### [GIVEN TASK]
Identify the lines holding "that" and copy them.

┌──

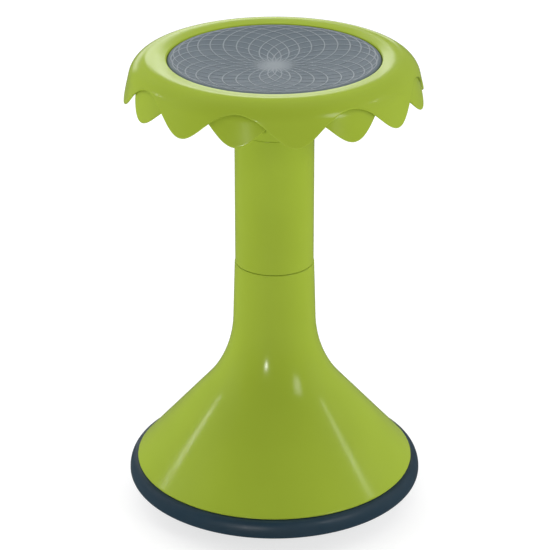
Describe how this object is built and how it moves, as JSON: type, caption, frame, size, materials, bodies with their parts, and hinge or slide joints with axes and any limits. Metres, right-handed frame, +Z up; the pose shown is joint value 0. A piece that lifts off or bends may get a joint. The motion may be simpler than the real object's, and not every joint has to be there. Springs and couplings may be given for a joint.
{
  "type": "wobble stool",
  "caption": "Backless wobble stool: round seat with a scalloped skirt and an inset dished pad, tube column, and a bell base that rocks on a domed rubber sole.",
  "frame": {"origin": "on the stool's axis at the floor, in the middle of the flat at the centre of the sole", "axes": "+Z up along the axis of the column; -Y faces the viewer, and one long lobe of the seat skirt points along -Y"},
  "size_m": [0.324, 0.324, 0.508],
  "materials": {
    "shell": "glossy moulded plastic, olive lime green",
    "pad": "soft matt moulded rubber, blue grey, raised line pattern",
    "tread": "satin rubber, dark blue grey",
    "dish": "matt moulded plastic, near black",
    "fastener": "zinc-plated steel"
  },
  "bodies": {
    "root": {"seat_pad": "pad", "seat_shell": "shell", "column_tube": "shell", "base_bell": "shell", "base_ring": "tread", "rocker_dish": "dish", "grip_sole": "tread", "seat_screw_1": "fastener", "seat_screw_2": "fastener", "seat_screw_3": "fastener", "seat_screw_4": "fastener", "seat_washer_1": "fastener", "seat_washer_2": "fastener", "seat_washer_3": "fastener", "seat_washer_4": "fastener", "column_screw_1": "fastener", "column_screw_2": "fastener", "column_screw_3": "fastener", "column_screw_4": "fastener", "column_washer_1": "fastener", "column_washer_2": "fastener", "column_washer_3": "fastener", "column_washer_4": "fastener", "dish_screw_1": "fastener", "dish_screw_2": "fastener", "dish_screw_3": "fastener", "dish_screw_4": "fastener", "dish_screw_5": "fastener", "dish_screw_6": "fastener"}
  },
  "joints": []
}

└──

### [RESPONSE TO THIS EXERCISE]
Describe how this object is built and how it moves, as JSON: type, caption, frame, size, materials, bodies with their parts, and hinge or slide joints with axes and any limits. Metres, right-handed frame, +Z up; the pose shown is joint value 0. A piece that lifts off or bends may get a joint. The motion may be simpler than the real object's, and not every joint has to be there. Springs and couplings may be given for a joint.
  "caption": "Backless wobble stool: round seat with a scalloped skirt and an inset dished pad, tube column, and a bell base that rocks on a domed rubber sole.",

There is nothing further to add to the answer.